#### TO DO
Starting at the first line of the data below, write out each line exactly until you reach the line containing "conduit_d = 32; // [28:1:34]", and include that line too.

#### DATA BLOCK
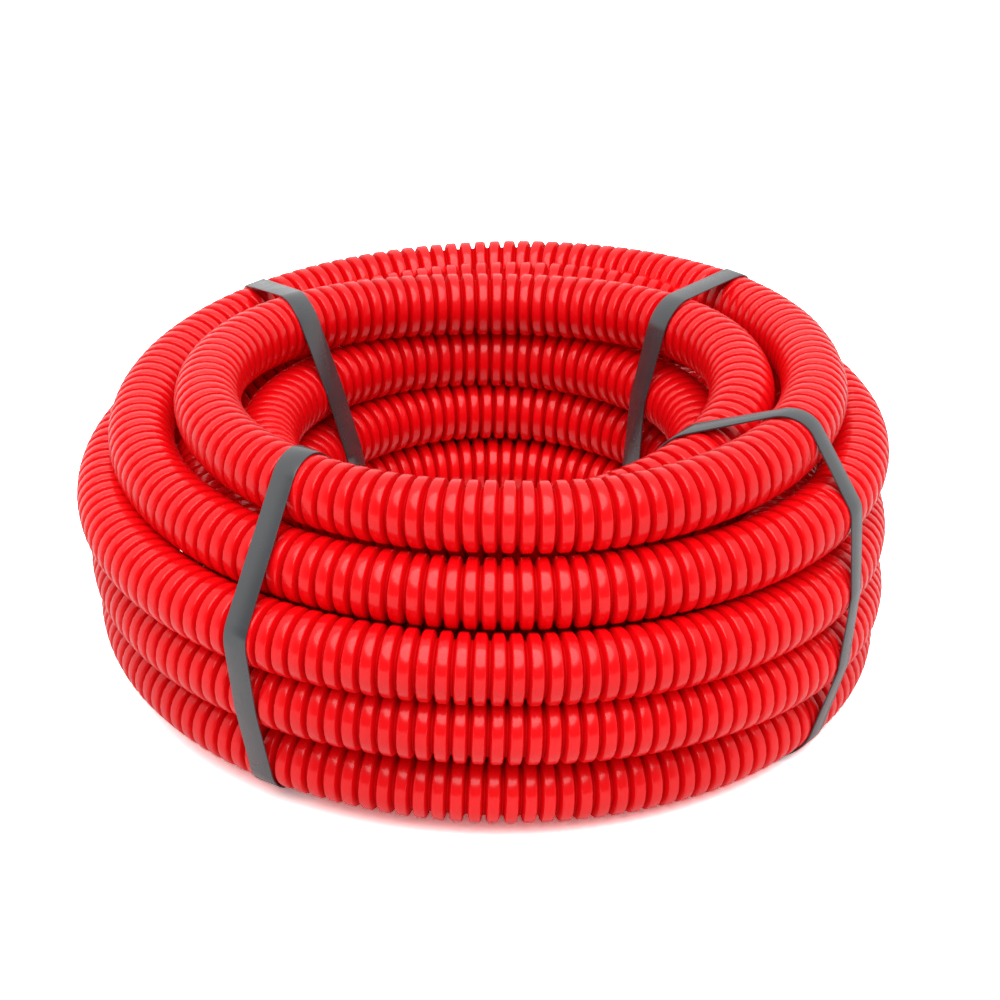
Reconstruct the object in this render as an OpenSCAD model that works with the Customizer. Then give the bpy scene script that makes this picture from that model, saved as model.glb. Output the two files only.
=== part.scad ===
// Coil of corrugated conduit, strapped in four places and lying flat.
// All sizes in millimetres. Z is the coil's own axis, -Y is its front, Z = 0 is the ground it lies on.
// The wound conduit is one turned solid with its bore: each turn shows as a round on the sides and
// the ends, and the space between turns is filled inside. Every strap is a closed flat band pulled
// tight round the whole stack of turns.

/* [Conduit] */
// Outside diameter of the conduit over its ribs
conduit_d = 32; // [28:1:34]

/* [Coil] */
// Radius of the outer column of turns where it is widest, to the middle of the conduit
outer_turn_r = 179; // [172:1:190]
// Radius of the inner column of turns, to the middle of the conduit
inner_turn_r = 110; // [104:1:116]
// Radius of the single turn on top, to the middle of the conduit
top_turn_r = 150; // [146:1:154]
// How far the outer column draws in at its bottom and its top turn
draw_in = 6; // [2:1:8]
// Turns in each column
layers = 4; // [4:1:6]
// Height from one turn of a column to the next, as a share of the conduit diameter
layer_share = 0.99; // [0.9:0.01:0.99]
// How far the inner column stands above the outer one, as a share of a layer
inner_lift = 0.65; // [0.4:0.05:0.8]
// Height of the top turn over the outer column, as a share of the conduit diameter
top_share = 1.04; // [0.95:0.01:1.1]

/* [Straps] */
// Width of a strap
strap_w = 12; // [6:0.5:20]
// Thickness of a strap
strap_t = 0.8; // [0.4:0.1:1.5]
// Direction of the front left strap, in degrees from +X
front_left_deg = -127; // [-170:1:-100]
// Direction of the front right strap, in degrees from +X
front_right_deg = -36; // [-80:1:-10]
// Direction of the back right strap, in degrees from +X
back_right_deg = 44; // [10:1:80]
// Direction of the back left strap, in degrees from +X
back_left_deg = 138; // [100:1:170]

/* [Colours] */
// Colour of the conduit
conduit_colour = "#e1060f";
// Colour of the straps
strap_colour = "#5f6366";

/* [Hidden] */
$fn = 96;
tube_r = conduit_d / 2;
middle_turn_r = (outer_turn_r - draw_in + inner_turn_r) / 2;
layer_step = conduit_d * layer_share;
ground_z = strap_t + tube_r;
inner_z = ground_z + inner_lift * layer_step;
column_h = (layers - 1) * layer_step;
top_z = ground_z + column_h + conduit_d * top_share;
// Turns that a tight strap bears on, anticlockwise from the bottom outer one: [radius, height].
corner = [
    [outer_turn_r - draw_in, ground_z],
    [outer_turn_r, ground_z + layer_step],
    [outer_turn_r, ground_z + column_h - layer_step],
    [outer_turn_r - draw_in, ground_z + column_h],
    [top_turn_r, top_z],
    [inner_turn_r, inner_z + column_h],
    [inner_turn_r, inner_z],
    [middle_turn_r, ground_z]
];
// Flats that make up the strap's bend round each of them.
bend_flats = 7;
// How far the filled inside reaches from the middle of a turn to its surface.
core_share = 0.5;

// Direction of the strap's straight run from one bearing turn to the next, in degrees.
function run_deg(i) =
    let (from = corner[i % len(corner)], to = corner[(i + 1) % len(corner)])
    atan2(to[1] - from[1], to[0] - from[0]);

// Direction of the run that reaches a bearing turn, and how far the strap bends there.
function reach_deg(i) = run_deg(i + len(corner) - 1);
function bend_deg(i) = (run_deg(i) - reach_deg(i) + 360) % 360;

// Outline at distance r round all the bearing turns, with its flats touching that distance.
module outline(r)
    polygon([
        for (i = [0 : len(corner) - 1], flat = [0.5 : bend_flats - 0.5])
            let (step = bend_deg(i) / bend_flats, a = reach_deg(i) - 90 + flat * step)
            corner[i] + r / cos(step / 2) * [cos(a), sin(a)]
    ]);

module turn_section(r, z) translate([r, z]) circle(r = tube_r);

module conduit_coil() {
    color(conduit_colour)
    rotate_extrude() {
        for (turn = corner) turn_section(turn[0], turn[1]);
        for (layer = [1 : layers - 2]) {
            turn_section(outer_turn_r, ground_z + layer * layer_step);
            turn_section(inner_turn_r, inner_z + layer * layer_step);
        }
        outline(tube_r * core_share);
    }
}

// One closed band, standing in the plane of the coil's axis at the given direction.
module strap(direction) {
    color(strap_colour)
    rotate([90, 0, direction])
    linear_extrude(height = strap_w, center = true)
    difference() {
        outline(tube_r + strap_t);
        outline(tube_r);
    }
}

module strap_front_left() strap(front_left_deg);
module strap_front_right() strap(front_right_deg);
module strap_back_right() strap(back_right_deg);
module strap_back_left() strap(back_left_deg);

conduit_coil();
strap_front_left();
strap_front_right();
strap_back_right();
strap_back_left();
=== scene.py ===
"""A strapped coil of corrugated conduit, modelled round its CAD frame and set on a white stage."""

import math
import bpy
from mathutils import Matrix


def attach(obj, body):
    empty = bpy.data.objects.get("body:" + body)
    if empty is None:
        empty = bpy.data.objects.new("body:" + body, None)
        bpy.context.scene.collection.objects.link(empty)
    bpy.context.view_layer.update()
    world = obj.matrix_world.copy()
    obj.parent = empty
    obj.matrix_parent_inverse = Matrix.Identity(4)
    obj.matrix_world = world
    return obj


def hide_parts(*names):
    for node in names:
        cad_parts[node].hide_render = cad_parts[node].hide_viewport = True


bl_info = {
    "name": "Corrugated Conduit Coil",
    "version": (1, 0, 0),
    "blender": (4, 5, 0),
    "location": "View3D > Sidebar > Conduit Coil",
    "description": "Winds a ribbed conduit into a flat-lying coil and ties it with four straps",
    "category": "Add Mesh",
}

import bpy
from bpy.props import FloatProperty, FloatVectorProperty, IntProperty, PointerProperty
from bpy.types import Operator, Panel, PropertyGroup
from mathutils import Vector

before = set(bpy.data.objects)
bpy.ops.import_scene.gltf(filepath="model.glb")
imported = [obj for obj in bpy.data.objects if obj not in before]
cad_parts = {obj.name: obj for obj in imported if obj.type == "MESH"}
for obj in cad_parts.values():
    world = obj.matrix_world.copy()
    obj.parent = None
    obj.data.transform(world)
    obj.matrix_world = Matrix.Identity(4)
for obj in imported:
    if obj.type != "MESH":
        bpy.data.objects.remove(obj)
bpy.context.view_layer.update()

MM = 0.001
QUARTER = 0.25

# The winding is followed in turns, anticlockwise from above. Turn 0 passes the front on the top
# layer: before it the conduit goes down the middle column and climbs the inner one, and after it
# the conduit comes down the outer column to its free end on the ground.
START_TURN = -7.25
INNER_TURN = -4.5
TOP_TURN = 0.0
END_TURN = 4.5
STEPS_PER_TURN = 180

# How the turns lie out of true, in millimetres: for each whole turn, how far the conduit is pushed
# out and how far it is lifted where it passes the front, the right, the back and the left.
PUSHES = {
    -5: ((0, 0), (0, 0), (0, 0), (-8, 0)),
    -4: ((-4, 4), (0, 3), (1, 0), (0, 0)),
    -3: ((-3, 6), (-4, 4), (5, 1), (-7, 0)),
    -2: ((-6, 9), (-10, 11), (6, 0), (4, 2)),
    -1: ((12, 8), (7, 16), (2, 0), (12, 3)),
    0: ((0, 2), (-22, 2), (5, -9), (0.5, -4.5)),
    1: ((-5, 1.5), (-1, 6), (-26, 23), (15, 5)),
    2: ((14, 6), (-1, 0), (-5, 21), (11, 2)),
    3: ((12, 6), (0, -3), (3, 17), (9, 3)),
    4: ((2, 0), (-3, 0), (2, 0), (0, 0)),
}

# Each strap's direction from the middle of the coil, in degrees from +X, where it passes outside
# the turns and where it passes inside them, and how far it leans sideways from upright.
STRAPS = {
    "front_left": (-124, -127, -1.5),
    "front_right": (-32, -60, 12),
    "back_right": (48, 41, -8),
    "back_left": (129, 145, 13),
}
# The two directions are taken at these radii, and a strap leans about its middle at this height.
OUTSIDE_RADIUS = 0.198
INSIDE_RADIUS = 0.093
LEAN_HEIGHT = 0.080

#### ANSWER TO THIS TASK
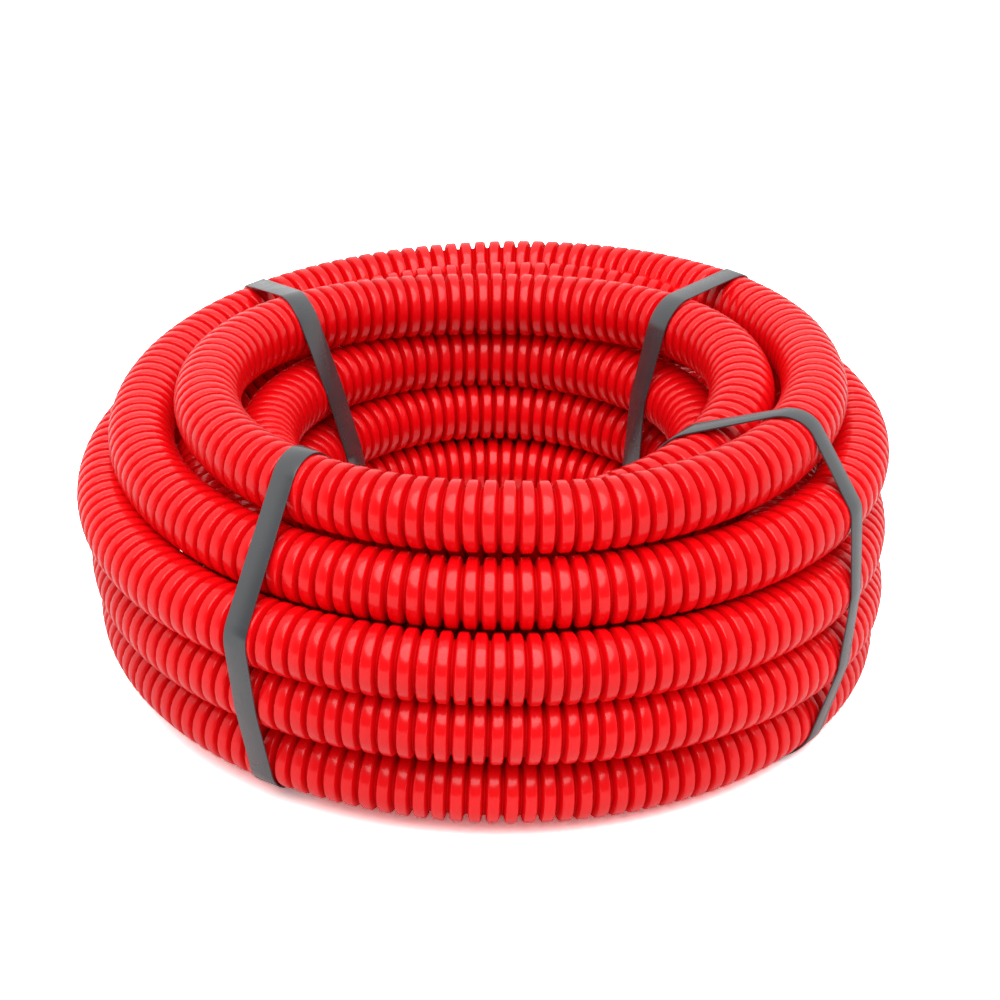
Reconstruct the object in this render as an OpenSCAD model that works with the Customizer. Then give the bpy scene script that makes this picture from that model, saved as model.glb. Output the two files only.
=== part.scad ===
// Coil of corrugated conduit, strapped in four places and lying flat.
// All sizes in millimetres. Z is the coil's own axis, -Y is its front, Z = 0 is the ground it lies on.
// The wound conduit is one turned solid with its bore: each turn shows as a round on the sides and
// the ends, and the space between turns is filled inside. Every strap is a closed flat band pulled
// tight round the whole stack of turns.

/* [Conduit] */
// Outside diameter of the conduit over its ribs
conduit_d = 32; // [28:1:34]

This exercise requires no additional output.